While Chinatown resituates itself after the prolonged manhunt which devolved into chaos, (now-Regular) Mayor Buckley (Langley Kirkwood) asserts his position among constituents, insisting that immigrant labor does not belong, offering under-the-table financial incentives – intended to mitigate the increased costs of employing non-Chinese workers – when certain business owners proclaim this stance will lose him friends in high places. Penny Blake then barges in on the suits’ cigar den, confronting the Mayor about the horrific hanging of her valet, Jacob (Kenneth Fok), shouting for all to hear that no lawful arrests were made. Buckley stresses that she ought to keep her voice down, lest she be seen as mourning the man who murdered her (abusive) husband.
In turn, Penny cries wolf to the papers in order to unveil the truth. But the news editor is already in Buckley’s pocket, immediately running to the Mayor’s office, spouting the story the his predecessor’s widow is spinning. Buckley buries her accusations and she later bursts into his office chambers. After striking the disabled veteran in a fit of rage, Buckley draws a dagger-like letter opener on her. Penny is shocked when the Mayor stabs himself in the arm as opposed to lunging. “She’s gone mad!” he screams. Penny frantically attempts to insist her innocence, but who are the white elites in power going to believe; a traumatized widow known for her Chinese sympathies, or the newly elected symbol for the people. We get our answer after Buckley pays Sophie (Celine Buckens) a visit. “Where is she?” Penny’s sister asks. The episode then cuts to the former Mrs. Blake, waking to find herself confined to a mental ward, leaving the sisters’ storyline off on a major cliffhanger. While the conceit for the plotline is relevant and neatly ties in with the series’ themes of capitalist oppression, I sincerely pray we never see white savior Sophie.
Part of the reason for Buckley’s extreme actions – apart from the fact that the anger within him has been festering ever since losing his leg – is the newly inherited power already slipping out of is hands. We finally see the photograph Mai Ling has been keeping to herself: a photo of Buckley among a Confederate regimen. If it ever got out that he fought for former slave-owners – the losing side, as the country put it then – his political career would find itself getting “cancelled.” Planning to use Buckley to wage her war against the Hop Wei, the Mayor begins exploiting out of date city ordinances, ones that aren’t currently being enforced, coming down hard on back door brothels and laundry businesses, aiming to squeeze the economic breath out of Chinatown. Another man walks in. “Empty promises,” says Dylan Leary striding up to the glad handers, no worse for wear. He pulls up a chair, seated there “on behalf of the Workman’s Party of California.”

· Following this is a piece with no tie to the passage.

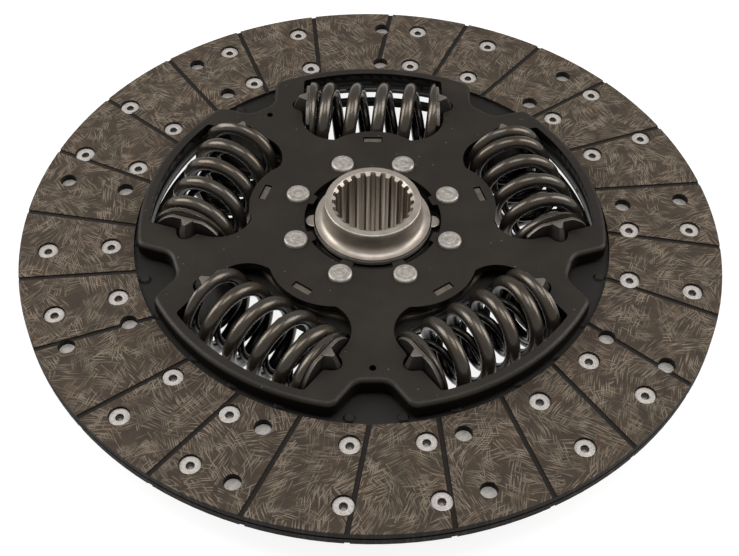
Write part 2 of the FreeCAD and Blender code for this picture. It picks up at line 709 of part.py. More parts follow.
def hub():
    """The forged hub with its flange, two lugs and a spline of 24 teeth."""
    end, collar = "hub_half_length", "hub_collar_height"
    bore, neck = "spline_minor_radius", "hub_neck_radius"
    side = [
        ("hub_flange_radius", "side_plate_inner_height"), ("hub_collar_radius", "side_plate_inner_height"),
        ("hub_collar_radius", collar), (neck, collar), (neck, f"{end} - hub_edge_chamfer"),
        (f"{neck} - hub_edge_chamfer", end), (f"{bore} + spline_chamfer_width", end),
        (bore, f"{end} - spline_chamfer"),
    ]
    body = turned("hub", side + [(across, f"-({up})") for across, up in reversed(side)])
    forged = body.Tip
    collar_top = size(collar)
    rounded(body, forged, "NeckRound", "hub_neck_round",
            lambda edge: abs(abs(edge.BoundBox.ZMax) - collar_top) < SAME
            and edge.BoundBox.ZLength < SAME and edge.BoundBox.XMax < size(neck) + SAME)
    lug_centre = "hub_lug_reach - hub_lug_radius"
    lugs = new_sketch(body, "Lugs", "side_plate_inner_height")
    for across in (lug_centre, f"-({lug_centre})"):
        draw_circle(lugs, across, "0", "hub_lug_radius")
    pad(body, lugs, "LugPad", "hub_lug_height")
    space = new_sketch(body, "SplineSpace", end)
    inside, wide = "spline_minor_radius - spline_cut_overlap", "spline_space_inner / 2"
    deep, narrow = "spline_major_radius", "spline_space_outer / 2"
    draw_polygon(space, [(inside, f"-{wide}"), (deep, f"-{narrow}"), (deep, narrow), (inside, wide)])
    cut = pocket(body, space, "SplineCut", f"2 * {end}")
    polar(body, [cut], "SplinePattern", "spline_count")
    drill = new_sketch(body, "RivetHoles", "side_plate_inner_height", turn=f"{HUB_RIVET_PHASE}")
    draw_circle(drill, "hub_rivet_circle", "0", "hub_rivet_shank_radius")
    drilled = pocket(body, drill, "Drilled", "2 * side_plate_inner_height")
    polar(body, [drilled], "RivetPattern", "hub_rivet_count")
    return body


def round_rivets(label, circle, angles, count, section):
    """A group of solid rivets, turned from a section of offsets from their own axis."""
    body = new_body(label)
    made = []
    for angle in angles:
        sketch = new_sketch(body, "Section", role="XZ_Plane", turn=angle)
        draw_polygon(sketch, [(f"{circle} + {across}", up) for across, up in section])
        low, high = size(section[0][1]), size(section[-1][1])
        axis = sketch.addGeometry(Part.LineSegment(Vector(size(circle), low, 0), Vector(size(circle), high, 0)), True)
        pin(sketch, axis, 1, circle, section[0][1])
        pin(sketch, axis, 2, circle, section[-1][1])
        made.append(revolve(body, sketch, "Rivet", "Axis0"))
    polar(body, made, "RivetPattern", count)
    return body


def hub_rivets():
    """Eight rivets with flat heads, a bevelled edge and a small pip in the middle."""
    shank, head, edge = "hub_rivet_shank_radius", "hub_rivet_head_radius", "hub_rivet_edge"
    top, foot = f"{FRONT_FACE} + hub_rivet_head_height", f"-{REAR_FACE} - hub_rivet_head_height"
    pip = "hub_rivet_pip_radius"
    section = [
        ("0", foot), (f"{head} - {edge}", foot), (head, f"{foot} + {edge}"), (head, f"-{REAR_FACE}"),
        (shank, f"-{REAR_FACE}"), (shank, FRONT_FACE), (head, FRONT_FACE), (head, f"{top} - {edge}"),
        (f"{head} - {edge}", top), (pip, top), ("hub_rivet_pip_top_radius", f"{top} + hub_rivet_pip_height"),
        ("0", f"{top} + hub_rivet_pip_height"),
    ]
    return round_rivets("hub_rivets", "hub_rivet_circle", [f"{HUB_RIVET_PHASE}"], "hub_rivet_count", section)


def segment_rivets():
    """Three rivets for each cushion segment, through both carrier plates."""
    shank, head, crown = "segment_rivet_radius", "segment_rivet_head_radius", "segment_rivet_head_top_radius"
    top = f"{CARRIER_TOP} + segment_rivet_head_height"
    section = [
        ("0", f"-({top})"), (crown, f"-({top})"), (head, f"-{CARRIER_TOP}"), (shank, f"-{CARRIER_TOP}"),
        (shank, CARRIER_TOP), (head, CARRIER_TOP), (crown, top), ("0", top),
    ]
    angles = [f"segment_phase + {turn} * segment_rivet_spread" for turn in (-1, 0, 1)]
    return round_rivets("segment_rivets", "segment_rivet_circle", angles, "segment_count", section)


def spring_seat(label, window, end):
    """A pressed seat plate with a tapered nose for each side plate's notch. end is +1 or -1."""
    body = new_body(label)
    face = new_sketch(body, "Plate", f"{SEAT_FACE} - seat_thickness", role="YZ_Plane")
    flat = "seat_half_height"
    reach = math.degrees(math.asin(size(flat) / size("seat_radius")))
    centre = ("spring_radius", "0")
    outer = draw_arc(face, centre, "seat_radius", -reach, reach)
    inner = draw_arc(face, centre, "seat_radius", 180 - reach, 180 + reach)
    half = math.sqrt(size("seat_radius") ** 2 - size(flat) ** 2)
    middle, up = size("spring_radius"), size(flat)
    top = draw_line(face, (middle + half, up), (middle - half, up))
    foot = draw_line(face, (middle - half, -up), (middle + half, -up))
    join(face, (outer, 1, 2), (top, 1, 2), (inner, 1, 2), (foot, 1, 2))
    pin(face, top, 1, up=flat)
    pin(face, top, 2, up=flat)
    pin(face, foot, 1, up=f"-{flat}")
    pin(face, foot, 2, up=f"-{flat}")
    pad(body, face, "PlatePad", "seat_thickness")
    axis = SEAT_FACE
    for name, sign in (("FrontNose", ""), ("RearNose", "-")):
        nose = new_sketch(body, name, "-spring_radius", role="XZ_Plane")
        wide, narrow = f"{axis} + nose_bottom_radius", f"{axis} + nose_top_radius"
        low, shoulder, top = f"{sign}nose_bottom", f"{sign}nose_shoulder", f"{sign}nose_top"
        draw_polygon(nose, [(axis, low), (wide, low), (wide, shoulder), (narrow, top), (axis, top)])
        spin = nose.addGeometry(Part.LineSegment(Vector(size(axis), 0, 0), Vector(size(axis), 10, 0)), True)
        pin(nose, spin, 1, axis, "0")
        pin(nose, spin, 2, axis, "nose_bottom")
        revolve(body, nose, name + "Cone", "Axis0")
    behind = new_sketch(body, "Behind", f"{SEAT_FACE} - seat_thickness", role="YZ_Plane")
    draw_circle(behind, "spring_radius", "0", "2 * seat_radius")
    pocket(body, behind, "BehindCut", "2 * nose_bottom_radius")
    inner = new_sketch(body, "InnerEdge", SEAT_FACE, role="YZ_Plane")
    flat_edge, away = "spring_radius - seat_inner_reach", "spring_radius - 2 * seat_radius"
    draw_polygon(inner, [(away, "-seat_radius"), (flat_edge, "-seat_radius"), (flat_edge, "seat_radius"),
                         (away, "seat_radius")])
    pocket(body, inner, "InnerEdgeCut", "seat_thickness")
    place_seat(body, f"{window} * 360 / window_count", end)
    return body


def place_seat(body, turn, end):
    """Puts a seat at one end of its window. The other end takes it turned over about the radius."""
    over = Rotation(Vector(0, 1, 0), 0 if end > 0 else 180)
    around = Rotation(Vector(0, 0, 1), size(turn))
    body.Placement = Placement(Vector(0, 0, 0), around.multiply(over))


def coil(mean_radius, wire, turns, hand):
    """A compression spring with closed, ground ends, along X at the first window."""
    length = 2 * (size(f"{SEAT_FACE} - seat_thickness") - size("spring_clearance"))
    ground = size("spring_ground")
    closed = size("spring_end_turns")
    travel = length - wire + 2 * ground
    close_pitch = wire * CLOSED_PITCH
    open_pitch = (travel - 2 * closed * close_pitch) / (turns - 2 * closed)
    steps = int(turns * COIL_STEPS)
    points = []
    for step in range(steps + 1):
        turn = turns * step / steps
        start = min(turn, closed)
        finish = max(turn - turns + closed, 0)
        along = (start + finish) * close_pitch + (turn - start - finish) * open_pitch - travel / 2
        angle = 2 * math.pi * turn * hand
        across = size("spring_radius") + mean_radius * math.cos(angle)
        points.append(Vector(along, across, mean_radius * math.sin(angle)))
    path = Part.BSplineCurve()
    path.interpolate(points)
    spine = Part.Wire(path.toShape())
    tangent = path.tangent(path.FirstParameter)[0]
    ring = Part.Wire(Part.Circle(points[0], tangent, wire / 2).toShape())
    sweep = Part.BRepOffsetAPI.MakePipeShell(spine)
    sweep.setFrenetMode(True)
    sweep.add(ring)
    sweep.build()
    sweep.makeSolid()
    reach = mean_radius + wire
    corner = Vector(-length / 2, size("spring_radius") - reach, -reach)
    block = Part.makeBox(length, 2 * reach, 2 * reach, corner)
    return sweep.shape().common(block).Solids[0]


def spring_set(name, outer_radius, wire, turns, hand):
    """Five equal springs, one in each window."""
    shape = coil(size(f"{outer_radius} - {wire} / 2"), size(wire), size(turns), hand)
    made = []
    for window in range(int(size("window_count"))):
        spring = doc.addObject("Part::Feature", f"{name}_{window + 1}")
        spring.Label = f"{name}_{window + 1}"
        spring.Shape = shape
        spring.Placement = Placement(Vector(0, 0, 0), Rotation(Vector(0, 0, 1), window * 360 / size("window_count")))
        made.append(spring)
    return made


def friction_parts():
    """The rings that damp the twist, stacked on each side of the carrier plates."""
    inner, outer = "friction_inner_radius", "friction_outer_radius"
    ring_face = f"{CARRIER_TOP} + face_clearance"
    ring_back = f"{ring_face} + friction_thickness"
    pressure_back = f"{ring_back} + pressure_thickness"
    bush = turned("centring_bush", ring_section("hub_flange_radius", "hub_flange_radius + bush_thickness",
                                                f"-{CARRIER_TOP}", CARRIER_TOP))
    front = turned("front_friction_ring", ring_section(inner, outer, ring_face, ring_back))
    rear = turned("rear_friction_ring", ring_section(inner, outer, f"-({ring_back})", f"-({ring_face})"))
    backing = turned("rear_backing_ring", ring_section(inner, outer, "-side_plate_inner_height", f"-({ring_back})"))
    pressure_bore = "hub_flange_radius + pressure_bore_clearance"
    pressure = turned("pressure_ring", ring_section(pressure_bore, outer, ring_back, pressure_back))
    tab = new_sketch(pressure, "Tab", pressure_back, turn=f"{WINDOW_PHASE}")
    draw_polygon(tab, tab_corners("slot_length / 2 - slot_clearance", "slot_width / 2 - slot_clearance"))
    tabs = pad(pressure, tab, "TabPad", f"{FRONT_FACE} - tab_sink - ({pressure_back})")
    polar(pressure, [tabs], "TabPattern", "window_count")
    thin, rim = "disc_spring_thickness", "disc_spring_outer_radius"
    bore = "hub_flange_radius + disc_spring_bore_clearance"
    spring = turned("disc_spring", [
        (bore, f"side_plate_inner_height - {thin}"), (rim, pressure_back),
        (rim, f"{pressure_back} + {thin}"), (bore, "side_plate_inner_height"),
    ])
    return [bush, front, rear, backing, pressure, spring]


def build():
    """Every separate piece of the disc."""
    pieces = [
        lining("front_lining", 1, FRONT_ANGLES, REAR_ANGLES),
        lining("rear_lining", -1, REAR_ANGLES, FRONT_ANGLES),
        lining_rivets("front_lining_rivets", 1, FRONT_ANGLES),
        lining_rivets("rear_lining_rivets", -1, REAR_ANGLES),
        carrier_plate("front_carrier_plate", 1),
        carrier_plate("rear_carrier_plate", -1),
        segment_rivets(),
        front_side_plate(),
        rear_side_plate(),
        hub(),
        hub_rivets(),
    ]
    pieces += [cushion_segment(number + 1) for number in range(int(size("segment_count")))]
    for window in range(int(size("window_count"))):
        for end, side in ((1, "right"), (-1, "left")):
            pieces.append(spring_seat(f"spring_seat_{window + 1}_{side}", window, end))
    pieces += spring_set("outer_spring", "outer_spring_outer_radius", "outer_spring_wire", "outer_spring_turns", 1)
    pieces += spring_set("inner_spring", "inner_spring_outer_radius", "inner_spring_wire", "inner_spring_turns", -1)
    pieces += friction_parts()
    return pieces


def write(pieces):
    """Checks every object and writes one STEP file for each piece."""
    doc.recompute()
    bad = [item.Label for item in doc.Objects if "Invalid" in item.State or "Error" in item.State]
    bad += [piece.Label for piece in pieces if piece.Shape.isNull() or not piece.Shape.isValid()]
    if bad:
        raise RuntimeError("these objects failed: " + ", ".join(bad))
    os.makedirs("parts", exist_ok=True)
    for piece in pieces:
        piece.Shape.exportStep(f"parts/{piece.Label}.step")
        print(f"{piece.Label}: {len(piece.Shape.Solids)} solids, {piece.Shape.Volume / 1000:.1f} cm3")


write(build())
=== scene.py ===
"""Looks of a heavy truck clutch disc, 430 mm across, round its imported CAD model.

Surfaces are worked out in millimetres and written in metres. The disc axis is Z and the shown side is +Z.
"""
import math
from typing import NamedTuple

import bmesh
import bpy
import numpy as np
from bpy.props import (
    FloatProperty,
    FloatVectorProperty,
    IntProperty,
    PointerProperty,
)
from mathutils import Matrix, Vector


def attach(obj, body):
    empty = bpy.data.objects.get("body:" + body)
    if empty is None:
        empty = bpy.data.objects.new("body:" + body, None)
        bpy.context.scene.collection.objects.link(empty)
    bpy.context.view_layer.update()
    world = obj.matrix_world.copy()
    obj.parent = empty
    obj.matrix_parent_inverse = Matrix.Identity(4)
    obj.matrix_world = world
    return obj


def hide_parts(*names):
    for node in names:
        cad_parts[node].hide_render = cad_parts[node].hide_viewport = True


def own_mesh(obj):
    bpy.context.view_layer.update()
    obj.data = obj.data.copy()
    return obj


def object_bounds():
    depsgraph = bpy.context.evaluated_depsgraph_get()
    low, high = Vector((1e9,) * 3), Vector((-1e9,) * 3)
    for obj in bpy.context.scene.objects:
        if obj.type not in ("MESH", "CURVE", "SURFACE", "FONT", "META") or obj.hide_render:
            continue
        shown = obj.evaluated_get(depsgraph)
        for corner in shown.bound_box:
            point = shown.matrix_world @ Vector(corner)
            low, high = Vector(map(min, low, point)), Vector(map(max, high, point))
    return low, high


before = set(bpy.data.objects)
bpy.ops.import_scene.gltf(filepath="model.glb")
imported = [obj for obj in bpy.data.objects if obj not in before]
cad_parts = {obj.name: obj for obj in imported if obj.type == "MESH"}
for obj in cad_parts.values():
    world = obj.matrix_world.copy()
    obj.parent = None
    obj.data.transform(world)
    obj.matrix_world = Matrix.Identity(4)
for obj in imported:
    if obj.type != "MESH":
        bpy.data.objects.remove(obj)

bl_info = {
    "name": "Clutch disc",
    "version": (1, 0, 0),
    "blender": (4, 5, 0),
    "location": "View3D > Sidebar > Clutch disc",
    "description": "Builds the springs, seats, hub, rivets and finishes of a truck clutch disc",
    "category": "Add Mesh",
}

CAD_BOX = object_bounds()
MM = 0.001
FULL_TURN = 2 * math.pi

# Meshes: edges sharper than this stay sharp, and corners nearer than this, in metres, are merged
SHARP_ANGLE = math.radians(32)
MERGE_DISTANCE = 1e-6
# The attribute that says how far a corner of a spring faces the coil's axis; the spring finishes paint shade by
# it
SHADED_SIDE = "inside"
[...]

It turns out that Leary has deftly been stealth-modeled after a historic figure this entire time, Denis Kearney, a nativist Irish immigrant who mobilized anti-Chinese unions with the yellow peril slogan: “Chinamen Must Go.” Obviously the show dramatizes the radical activist, turning him into a tough as nails bareknuckle boxer that no Irish drunkard wants to fuck with. From the little research I’ve done, that seems to be a far cry from the real Kearney, but paralleling the rise of such a politically skewed figure leading up to the Chinese Exclusion Act is beyond socially apt.
Finally, in a post-credits sting, we see Zing (Dustin Nguyen) attempting to pry his rickety prison cell bars off – I had honestly almost forgotten all about him – priming the baddie’s return for a later season that may never come. Though I tend to be hopelessly optimistic when it comes to feeling confident in the narrative quality of a series’ ability to transcend ratings, the fact that “Warrior” left a few of its major storylines hanging – when I feel like the crew had to know that their number was just about up – and, considering the current climate of “prestige” driven content and how desperate they are for subscribers, a show “based on the writings of Bruce Lee” is exactly what a streaming platform like HBO Max needs. With our country divided as it is, the themes of the series are more material than ever, as is Hollywood’s penchant for revisionist takes on old tropes now seen as problematic through the monolithic gaze of the straight white male.
Frankly, I truly think the series would only increase its ratings and improve upon its craft qualities were it to move over to HBO Max. Drop the Cinemax branding and more people will be curious to tune in than ever before – doing so means less gratuitous sex (the show’s biggest hindrance) and toning down the violence to a style that’s just as full of pulpy fury, but feels more accessibly polished. Market the show as “Deadwood” about Asian American prejudice, hire Asian American writer’s with a passion for martial arts history and stress the Bruce Lee connection, and I’m sure HBO would have a hit on their hands; however, to play negative Nancy, the amazing Hoon Lee has already signed on to HBO’s DMZ adaptation (a project that I’m shocked hasn’t seen a whole sea of controversy, but that’s another story). Regardless of whether “Man On The Wall” ends up being the series final hour or not, with the exception of some decisions made around the season’s mid-pivot (and Sophie), the last 3 hours of “Warrior” Season 2 were simply incredible television. Andrew Koji is already a star if you ask me, and I’ll forever be thankful for Ah Sahm.